Buster Fraum a pour sa part vécu à deux reprises dans ce bâtiment, soit pendant quatre mois à l’été 2015 et de nouveau pendant un an à partir de l’été 2020. Lui aussi affirme avoir eu maille à partir avec le propriétaire de ce bâtiment, qui, affirme-t-il, était en bien mauvais état. « J’ai appris à cesser de prendre ma douche le matin, parce que si le propriétaire était là, il cognait sur ma porte en criant pour me demander de cesser de prendre ma douche parce que ça créait une fuite d’eau dans l’escalier », confie-t-il.

« Je suis sûre que s’ils avaient fait des inspections, il n’aurait pas laissé ça comme ça », lance pour sa part une ancienne locataire du bâtiment, en référence aux inspecteurs de la Ville de Montréal. La dame, qui a demandé à conserver l’anonymat, avait aussi constaté en 2021 que ce bâtiment était mal entretenu. « La police, la Ville de Montréal, ils pouvaient lui donner des amendes, quelque chose pour éviter ce qui s’est passé. Mais ils n’étaient pas là. »

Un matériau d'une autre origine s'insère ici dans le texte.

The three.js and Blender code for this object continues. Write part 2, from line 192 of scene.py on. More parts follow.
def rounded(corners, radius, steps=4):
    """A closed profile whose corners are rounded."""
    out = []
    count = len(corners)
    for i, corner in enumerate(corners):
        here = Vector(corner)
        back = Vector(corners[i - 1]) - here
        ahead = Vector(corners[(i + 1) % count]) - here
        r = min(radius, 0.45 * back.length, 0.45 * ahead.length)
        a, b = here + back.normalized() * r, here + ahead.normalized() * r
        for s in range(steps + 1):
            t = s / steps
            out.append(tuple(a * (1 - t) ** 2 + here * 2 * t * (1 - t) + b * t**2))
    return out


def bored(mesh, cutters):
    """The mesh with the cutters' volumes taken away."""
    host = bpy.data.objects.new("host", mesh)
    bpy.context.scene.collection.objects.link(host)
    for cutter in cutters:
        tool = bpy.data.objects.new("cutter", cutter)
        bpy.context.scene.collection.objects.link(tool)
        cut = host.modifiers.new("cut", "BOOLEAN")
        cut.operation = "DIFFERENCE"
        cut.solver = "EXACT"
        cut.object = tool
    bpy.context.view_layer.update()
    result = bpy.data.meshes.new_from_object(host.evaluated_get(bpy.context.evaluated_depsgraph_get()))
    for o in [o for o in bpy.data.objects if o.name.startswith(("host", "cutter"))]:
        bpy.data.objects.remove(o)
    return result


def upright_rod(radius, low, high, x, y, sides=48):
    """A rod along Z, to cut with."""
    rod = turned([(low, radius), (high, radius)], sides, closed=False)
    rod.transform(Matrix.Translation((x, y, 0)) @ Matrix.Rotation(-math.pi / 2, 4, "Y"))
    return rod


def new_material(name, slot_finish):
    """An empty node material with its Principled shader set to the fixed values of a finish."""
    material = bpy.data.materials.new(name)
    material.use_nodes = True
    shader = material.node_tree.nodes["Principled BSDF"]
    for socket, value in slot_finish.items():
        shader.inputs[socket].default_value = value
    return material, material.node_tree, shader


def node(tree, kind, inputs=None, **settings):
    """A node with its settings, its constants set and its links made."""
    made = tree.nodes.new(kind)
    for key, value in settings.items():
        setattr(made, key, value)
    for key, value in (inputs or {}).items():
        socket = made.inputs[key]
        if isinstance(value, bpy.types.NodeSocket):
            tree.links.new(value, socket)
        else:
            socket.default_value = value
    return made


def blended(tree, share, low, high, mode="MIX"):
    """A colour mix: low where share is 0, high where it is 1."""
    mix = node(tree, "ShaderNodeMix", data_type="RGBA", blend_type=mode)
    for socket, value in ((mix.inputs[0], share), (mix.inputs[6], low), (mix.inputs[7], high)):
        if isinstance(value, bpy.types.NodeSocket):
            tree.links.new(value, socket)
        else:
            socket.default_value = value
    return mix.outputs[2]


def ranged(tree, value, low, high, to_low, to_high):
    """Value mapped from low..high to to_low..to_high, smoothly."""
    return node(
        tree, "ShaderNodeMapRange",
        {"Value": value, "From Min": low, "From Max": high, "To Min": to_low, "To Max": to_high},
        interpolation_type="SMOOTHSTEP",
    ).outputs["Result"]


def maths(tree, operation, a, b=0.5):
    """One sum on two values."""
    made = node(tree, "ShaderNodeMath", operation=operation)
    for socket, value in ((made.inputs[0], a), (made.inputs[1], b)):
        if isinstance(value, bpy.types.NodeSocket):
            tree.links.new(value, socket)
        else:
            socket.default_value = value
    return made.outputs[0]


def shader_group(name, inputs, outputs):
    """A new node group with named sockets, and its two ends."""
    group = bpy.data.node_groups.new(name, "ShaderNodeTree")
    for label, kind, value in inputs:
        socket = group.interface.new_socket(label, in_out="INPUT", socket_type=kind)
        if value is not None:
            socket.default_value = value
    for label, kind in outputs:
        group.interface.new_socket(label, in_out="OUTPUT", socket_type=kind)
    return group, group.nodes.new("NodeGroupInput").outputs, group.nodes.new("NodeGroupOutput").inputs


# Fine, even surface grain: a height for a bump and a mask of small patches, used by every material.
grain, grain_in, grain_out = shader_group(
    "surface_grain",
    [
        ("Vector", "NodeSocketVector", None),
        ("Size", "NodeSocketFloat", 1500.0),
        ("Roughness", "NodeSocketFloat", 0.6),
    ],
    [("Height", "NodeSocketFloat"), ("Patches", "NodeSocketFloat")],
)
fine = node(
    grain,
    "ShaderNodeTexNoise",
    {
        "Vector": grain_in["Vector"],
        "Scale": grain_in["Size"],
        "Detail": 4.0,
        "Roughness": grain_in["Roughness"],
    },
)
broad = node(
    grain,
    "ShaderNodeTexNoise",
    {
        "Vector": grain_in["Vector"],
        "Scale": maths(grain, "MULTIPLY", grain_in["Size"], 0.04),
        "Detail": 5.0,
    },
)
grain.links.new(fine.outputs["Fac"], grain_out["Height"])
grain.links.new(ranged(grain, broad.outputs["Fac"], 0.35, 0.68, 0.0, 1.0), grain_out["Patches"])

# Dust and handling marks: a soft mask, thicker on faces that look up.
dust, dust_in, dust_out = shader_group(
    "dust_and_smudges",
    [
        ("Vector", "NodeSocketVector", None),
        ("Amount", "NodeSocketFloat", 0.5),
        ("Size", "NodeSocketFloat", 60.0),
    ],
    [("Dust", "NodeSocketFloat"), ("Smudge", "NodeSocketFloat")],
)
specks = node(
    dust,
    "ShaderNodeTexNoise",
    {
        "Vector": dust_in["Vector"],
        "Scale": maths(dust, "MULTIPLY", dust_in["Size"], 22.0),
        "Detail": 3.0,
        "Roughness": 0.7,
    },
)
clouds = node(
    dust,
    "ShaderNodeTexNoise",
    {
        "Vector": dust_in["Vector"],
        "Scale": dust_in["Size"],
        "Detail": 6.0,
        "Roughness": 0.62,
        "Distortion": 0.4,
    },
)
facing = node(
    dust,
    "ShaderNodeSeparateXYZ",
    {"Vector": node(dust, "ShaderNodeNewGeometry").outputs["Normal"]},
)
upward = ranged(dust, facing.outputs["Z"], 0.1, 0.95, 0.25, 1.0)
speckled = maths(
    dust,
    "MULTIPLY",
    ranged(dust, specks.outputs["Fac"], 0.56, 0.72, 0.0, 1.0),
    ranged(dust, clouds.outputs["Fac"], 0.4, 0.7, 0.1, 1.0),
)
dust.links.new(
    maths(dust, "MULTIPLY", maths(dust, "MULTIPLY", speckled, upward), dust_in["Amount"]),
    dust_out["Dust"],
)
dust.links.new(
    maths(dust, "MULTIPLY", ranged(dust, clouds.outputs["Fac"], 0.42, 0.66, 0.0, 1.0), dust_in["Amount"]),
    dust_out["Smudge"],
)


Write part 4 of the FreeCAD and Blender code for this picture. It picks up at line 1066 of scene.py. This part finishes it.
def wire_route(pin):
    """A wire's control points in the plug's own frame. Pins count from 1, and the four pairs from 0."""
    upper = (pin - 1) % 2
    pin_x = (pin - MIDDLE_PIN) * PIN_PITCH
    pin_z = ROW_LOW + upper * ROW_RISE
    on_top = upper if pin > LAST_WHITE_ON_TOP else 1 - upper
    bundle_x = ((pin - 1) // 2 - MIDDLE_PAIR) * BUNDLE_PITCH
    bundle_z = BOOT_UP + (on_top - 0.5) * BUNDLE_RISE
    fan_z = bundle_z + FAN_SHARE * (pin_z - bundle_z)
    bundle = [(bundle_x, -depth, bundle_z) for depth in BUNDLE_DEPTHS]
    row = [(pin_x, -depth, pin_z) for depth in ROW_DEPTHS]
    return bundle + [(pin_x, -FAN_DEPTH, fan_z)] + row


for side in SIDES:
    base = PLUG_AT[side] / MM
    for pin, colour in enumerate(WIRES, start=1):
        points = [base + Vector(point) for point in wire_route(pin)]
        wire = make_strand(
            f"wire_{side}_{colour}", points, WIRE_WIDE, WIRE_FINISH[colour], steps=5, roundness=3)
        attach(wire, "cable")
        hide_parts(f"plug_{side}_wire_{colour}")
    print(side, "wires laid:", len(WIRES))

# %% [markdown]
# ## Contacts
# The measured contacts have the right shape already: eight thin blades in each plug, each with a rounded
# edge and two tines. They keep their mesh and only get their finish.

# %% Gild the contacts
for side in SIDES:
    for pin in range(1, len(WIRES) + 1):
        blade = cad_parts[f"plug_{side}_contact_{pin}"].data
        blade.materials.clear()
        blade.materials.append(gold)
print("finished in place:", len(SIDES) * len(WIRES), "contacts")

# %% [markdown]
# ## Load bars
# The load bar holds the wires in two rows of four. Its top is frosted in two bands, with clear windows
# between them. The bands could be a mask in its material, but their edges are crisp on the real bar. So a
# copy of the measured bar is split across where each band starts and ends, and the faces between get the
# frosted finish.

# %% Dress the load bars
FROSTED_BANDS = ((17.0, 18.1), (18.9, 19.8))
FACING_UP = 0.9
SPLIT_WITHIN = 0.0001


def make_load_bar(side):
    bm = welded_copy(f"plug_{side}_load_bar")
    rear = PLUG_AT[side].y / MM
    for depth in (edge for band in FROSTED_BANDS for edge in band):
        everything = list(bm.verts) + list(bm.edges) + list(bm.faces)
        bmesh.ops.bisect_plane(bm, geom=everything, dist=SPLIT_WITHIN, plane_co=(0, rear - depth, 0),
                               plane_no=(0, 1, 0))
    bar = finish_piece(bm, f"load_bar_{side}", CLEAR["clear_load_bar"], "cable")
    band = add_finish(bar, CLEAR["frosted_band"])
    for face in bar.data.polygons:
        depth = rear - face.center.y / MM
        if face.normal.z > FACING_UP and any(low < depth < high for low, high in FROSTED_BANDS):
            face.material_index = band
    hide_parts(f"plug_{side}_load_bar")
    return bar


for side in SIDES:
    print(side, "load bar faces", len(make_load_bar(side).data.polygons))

Au moment où ces lignes étaient écrites, la Ville n’avait pas répondu aux questions du Devoir concernant le nombre d’inspections réalisées dans ce bâtiment depuis son acquisition par Emile-Haim Benamor en 2009, ni sur le nombre de permis qui lui ont été octroyés.

Le propriétaire et son avocat n’ont pour leur part pu être joints par Le Devoir, mardi.